Within seven months, Wheeler's native state seceded from the Union. Wheeler returned to Georgia to accept an appointment as a first lieutenant in a state artillery unit. After serving near Pensacola, Florida, Wheeler transferred to Alabama, where he was assigned to command the 19th Alabama Infantry. As the fighting ended during the first calendar year of the war, Lt. Wheeler was promoted to a colonel.


Wheeler's men saw action early and viciously in the pivotal Battle of Shiloh in April 1862. After Shiloh, Wheeler transferred to a cavalry unit in the Army of the Mississippi. With many of his men trained under Nathan Bedford Forrest's command, Wheeler performed admirably and in doing so, was promoted to brigadier general after the Battle of Perryville.

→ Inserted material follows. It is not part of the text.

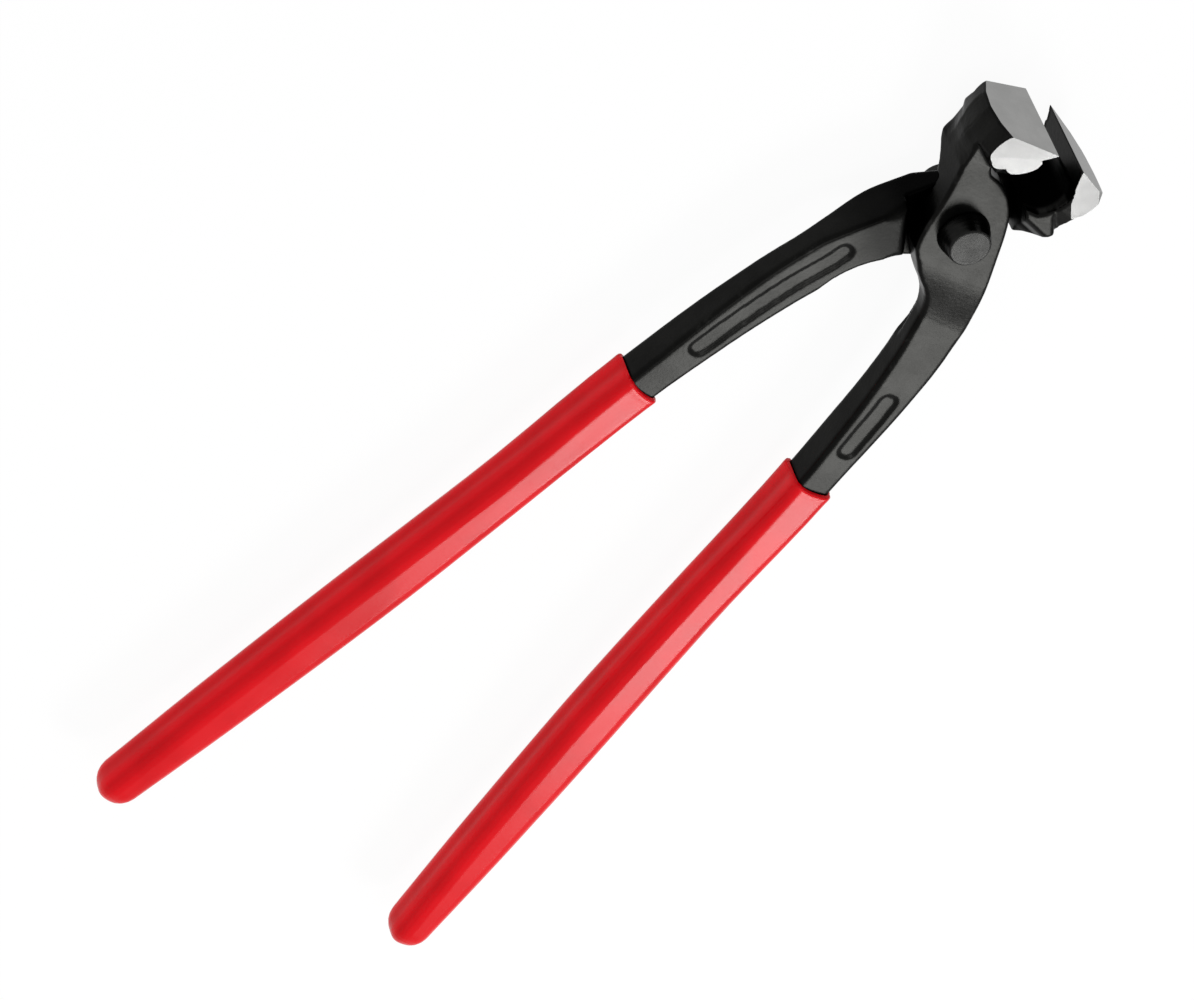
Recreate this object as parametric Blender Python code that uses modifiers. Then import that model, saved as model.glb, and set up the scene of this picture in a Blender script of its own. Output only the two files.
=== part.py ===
"""Rebar tying pliers: end-cutting nippers that a steel fixer twists and cuts tie wire with.

Two forged levers cross in a lap joint and swing on one turned rivet. Each lever is a single forging:
a wide hooked jaw ground to a cutting edge, a half-thickness plate round the rivet, a bowed arm, and
a handle tang inside a soft dipped grip. Both levers are the same forging, one turned over.

Metres. The rivet axis is the Z axis, the jaws point along +Y, and the rear end of the rivet lies on
z = 0. The jaws stand open by REST_OPENING and sit JAW_SHIFT to the front of the joint.
"""
import math

import bmesh
import bpy
import numpy as np
from mathutils import Matrix, Vector

# Reaches from the rivet axis, with the jaws closed
JAW_REACH = 0.0325
COLLAR_REACH = 0.0815
HANDLE_REACH = 0.2530

# Head, measured from the plane that the cutting edges meet in
EDGE_WIDTH = 0.0256
JAW_SHIFT = 0.0024
HEAD_HALF = 0.0155
MOUTH_HALF = 0.0074
FLANK_HEIGHT = 0.0092
BACK_CROWN = 0.0032
GRINDING_STOCK = 0.0020
JAW_CORNER = 0.0012

# Ground faces of the jaw
TOP_FALL = math.radians(7)
BEVEL_LEAN = math.radians(40)
BEVEL_LENGTH = 0.0052
FLANK_FALL = math.radians(9)
FLANK_LEAN = math.radians(4)
LIP_TILT = math.radians(12)
LIP_HEIGHT = 0.0062

# Lap joint
BOSS_RADIUS = 0.0104
PLATE_THICKNESS = 0.0072
JOINT_GAP = 0.0003
LAP_ANGLE = math.radians(49.6)
PLATE_CORNER = 0.0008

# Rivet
RIVET_LENGTH = 0.0256
SHANK_RADIUS = 0.0042
BUTTON_FOOT_RADIUS = 0.0065
BUTTON_TOP_RADIUS = 0.0053
BUTTON_CHAMFER = 0.0004
RUNNING_GAP = 0.0003

# Arms, from the joint to the collar of the grip
ROOT_SPREAD = 0.0157
BOW_SPREAD = 0.0199
ROOT_WIDTH = 0.0142
COLLAR_WIDTH = 0.0094
WAIST_THICKNESS = 0.0070
COLLAR_THICKNESS = 0.0092
ARM_SHIFT = 0.0012
ARM_CORNER = 0.0012

# Handle tangs
HANDLE_SPREAD = 0.0176
BELLY_WIDTH = 0.0115
TIP_WIDTH = 0.0074
TANG_THICKNESS = 0.0088
TANG_CORNER = 0.0026
TIP_ROUND = 0.0060

# Dipped grips
GRIP_WALL = 0.0009
GRIP_FIT = 0.0003

# Shallow panels in the faces of the arms
PANEL_WIDTH = 0.0048
PANEL_DEPTH = 0.0005

# The pose that is modelled, and the length by which every cutter runs past what it cuts
REST_OPENING = math.radians(15.2)
OVERRUN = 0.0010
WELD_DISTANCE = 0.00001

# Jaw: height above the plate as a share of the jaw's rise, then depth as a share of HEAD_HALF
JAW_BACK_SHARES = ((1.0, -0.87), (0.86, -0.96), (0.66, -1.0), (0.40, -0.98), (0.10, -0.89))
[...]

Wheeler's troops protected the Confederate left at the bloody Battle of Chickamauga. In the following months, Wheeler kept the Union army at bay until Sherman was able to mount his offensive in the spring of 1864. "I've seen many brave men in my time, but never did I see a man who was so utterly devoid of fear as the little general.  I've seen him in action when men were falling thick around him and when bullets must have been literally shaving him, and I've seen him here in camp reviewing troops, and so far as you could judge from the expression of his face he was just as happy and just as unconcerned at one time as the other.  I'd hate like poison to sit in a poker game with the general.  What an elegant bluff he could put up with that quiet unchanging smile of his."

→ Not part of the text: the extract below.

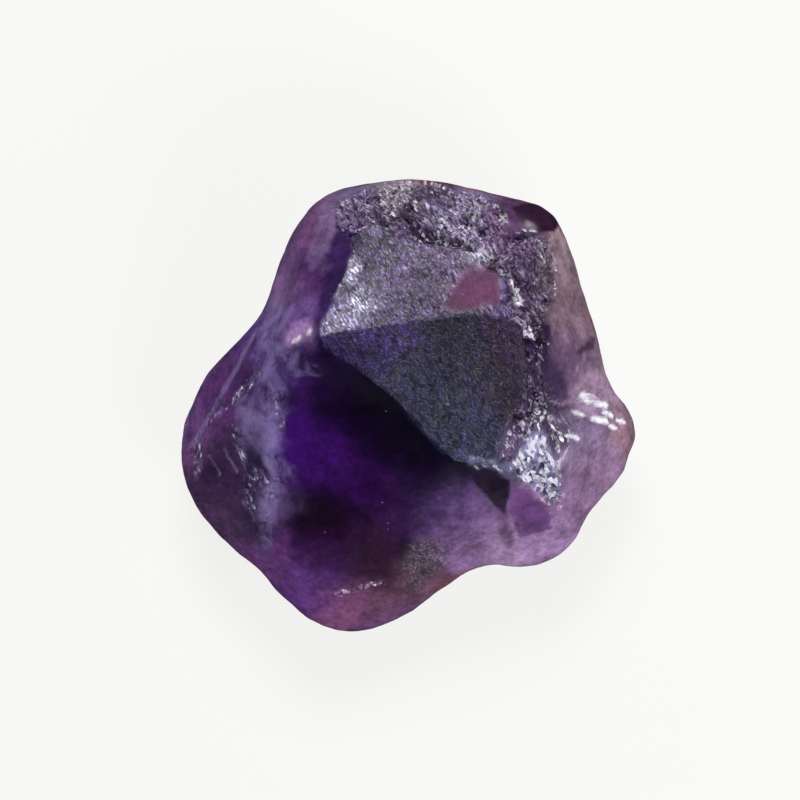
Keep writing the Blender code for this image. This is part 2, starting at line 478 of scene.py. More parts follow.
TOP_WASHES = (
    Wash("bright knot", "#bdb6d2", 0.85, (FACE_EAST_HIGHLIGHT,), Edge.LOOSE, "upper"),
    Wash("bright chip", "#b58cc4", 0.85, (CHIP_HIGHLIGHT,), Edge.CLOSE, "upper"),
    Wash("ledge", "#6d7290", 0.7, (LEDGE,), Edge.CLOSE, "all over"),
    Wash("glints on the waves", "#f2eefa", 1.0, WAVE_GLINTS, Edge.EXACT),
    Wash("glints on chips", "#f4ecfa", 1.0, (*CHIP_GLINTS, SLIVER), Edge.CRISP, "all over"),
    # Partly painted highlight: a lighter mauve on the row of small rim chips, where they glint.
    Wash("chips of the rim", "#8a6a88", 0.6, (RIM_CHIPS,)),
)

# How strongly each zone counts for a share of the surface. A later share may build on an earlier one.
KNOCKED = {"north": 1.0, "east": 1.0, "cluster": 1.0}
WESTERN_BREAKS = {"west ridge": 0.6, "west chips": 0.6}
HACKLY = {"north": 1.0, "east": 1.0, "west ridge": 0.2, "west chips": 0.25, "rough under": 1.0}
SHARES = {
    "splintered": {"north": 1.0, "east": 1.0, "west ridge": 0.7, "west chips": 1.0, "rim chips": 1.0},
    "blocky": {"cluster": 1.0, "near lobe": 0.8, "slivers": 1.0},
    "etched": {"frosted face": 1.0, "south frost": 0.6},
    "dulled": {"crown": 1.0, "window": 0.2},
    "satin": {"etched": 0.6, "dulled": 0.6, "window": 1.6, "clear facets": 0.3, "splintered": 0.4},
    "shaded": {"blocky": 1.0, "splintered": 0.5, "etched": 0.8, "crown": 0.7},
    "leaning": {"blocky": 1.0, "splintered": 0.42, "etched": 0.4, "crown": 0.3},
    "glinting": {
        "north": 0.18, "east": 0.1, "near lobe": 0.3, "cluster": 0.56, "west ridge": 0.24,
        "west chips": 0.2, "rim chips": 0.3, "slivers": 0.6,
    },
}

Zones = dict[str, np.ndarray]
Plans = dict[Edge, np.ndarray]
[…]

Gen. Wheeler's cavalry was assigned by Army of the Tennessee commander, Gen. Joseph E. Johnston to protect the railroads coming into Atlanta. In July, Wheeler's men thwarted a Union attack on Macon led by Gen. George Stoneman. While Wheeler was busy chasing Union forces north of Atlanta, the city began to crumble under the relentless pressure of Sherman as he pounded the city with artillery fire. Finally the Union army cut off all access to the railroad hub in the late summer of 1864.

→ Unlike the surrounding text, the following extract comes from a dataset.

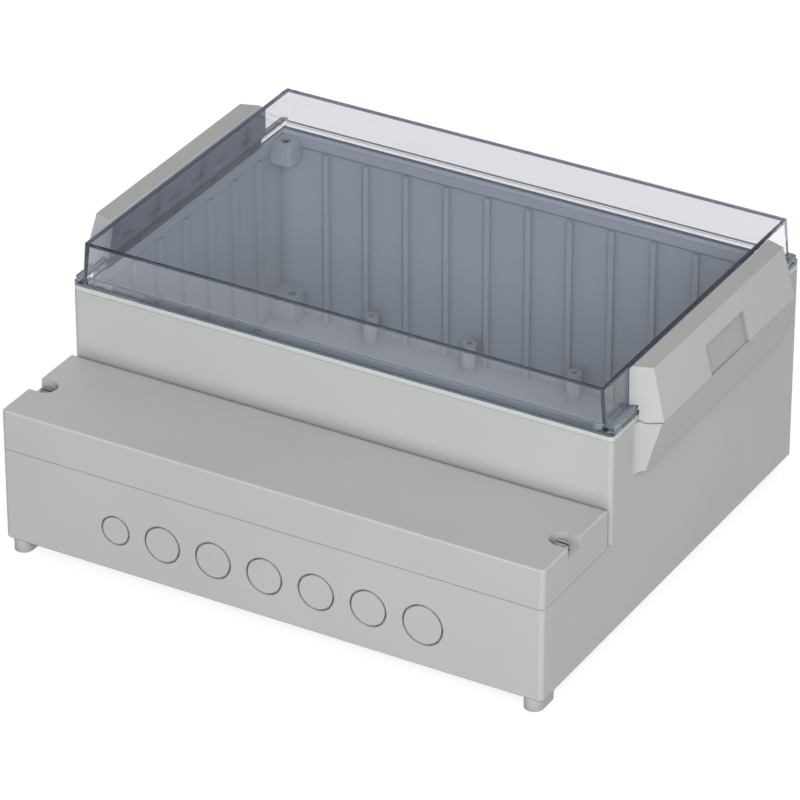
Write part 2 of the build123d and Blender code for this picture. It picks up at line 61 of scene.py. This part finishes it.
# View of the photograph, found by fitting the housing's corners, with angles in degrees
CAMERA_AZIMUTH = 29.777
CAMERA_ELEVATION = 30.140
CAMERA_DISTANCE = 2657.86 * MM
CAMERA_TARGET = Vector((2.687, -8.447, 67.0)) * MM
SENSOR = 36.0
FOCAL_PIXELS = 5365.58
IMAGE_PIXELS = 800
FAR_CLIP = 20.0

# Moulded ABS: sRGB colours, gloss from its shiniest to its dullest spots, and sizes in millimetres
GREY_ABS = "#C8CAC8"
COVER_ABS = "#C8C8C8"
STRIP_ABS = "#C8CAC8"
ABS_IOR = 1.54
ABS_SHINY = 0.41
ABS_DULL = 0.53
PIT_SIZE = 0.55
PIT_DEPTH = 0.02 * MM
CLOUD_SIZE = 70
CLOUD_TONE = 0.955
EDGE_RADIUS = 0.45 * MM

# Painted shade in grooves and corners, less of it where a face looks up
SHADE_REACH = 8.0 * MM
PAINTED_HOLLOW_SHADE = 0.56
PAINTED_SHADE_LOOKING_UP = 0.92
UP_FROM = 0.80
UP_FULL = 0.95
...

It would be October before Gen. Wheeler would rejoin Gen. John Bell Hood who had been forced to abandon Atlanta. When General William T. Sherman began his March to the Sea, Gen. Wheeler and Gen. Samuel Wragg Ferguson of Mississippi were assigned the tasks of harassing the Union columns and to prevent any flanking movements along the way.


Gen. Ferguson moved through Laurens County in an attempt to keep the cavalry attached to Gen. Sherman's right wing from peeling off to the southwest to rescue Union prisoners at Andersonvlle. The right wing was first threatened at Griswoldville in upper Twiggs and lower Jones County by an army of boys and old men. A few days later, prison guards, prisoners, cadets, and local militia under the command of Gen. Henry C. Wayne stalled the right wing at Oconee River Bridge, Georgia and Ball's Ferry, if only for a few hours.


On November 22, a Captain R.W.B. Ellliot forwarded Major Hall's report that the enemy had crossed the Oconee at Blackshear's Ferry. At noon on the 24th of November 1864, J.A. Brenner, of Augusta, wrote, "General Wheeler with 10,000 men now crossing the Oconee River, twenty miles below the bridge, at Blackshear's Ferry, and coming to the assistance of General Wayne. Enemy has burned long-trestle work on the other side of the bridge."


The following day, Gen. Henry Wayne reported to Maj. Gen. Lafayette McLaws in Savannah, "The enemy are trying to force Ball's Ferry. There is heavy firing below - apparently at Blackshear's Ferry. The movements of the enemy are definitely on Savannah."


Wheeler was unable to halt the invading hoard as it sliced through Central Georgia, Savannah, and thence northward into the Carolina. During the war, Wheeler was wounded three times and reportedly had sixteen horses shot out from under him. Wheeler was captured while attempting to aid Confederate President Jefferson Davis' attempt to escape to freedom. He was taken as a prisoner but served only two months. Many experts consider Wheeler as the South's greatest calvary commander. His war record includes active participation in eight hundred battles and skirmishes, in more than two hundred of which he commanded, in most of which he was successful, and in many of which he displayed feats of chivalric daring and skill.  He was wounded three times, sixteen horses were shot under him, eight of his staff officers were killed and thirty-two wounded.  (Men of Mark in America, 1905).


After the war, Wheeler left his native state and moved to Courtland, Alabama to farm and practice law. Wheeler was elected to the United States Congress in 1880, lost a legal challenge, only to take office after the challenger died. After declining to run again in 1882, Wheeler returned to Washington in 1884 and served until 1898.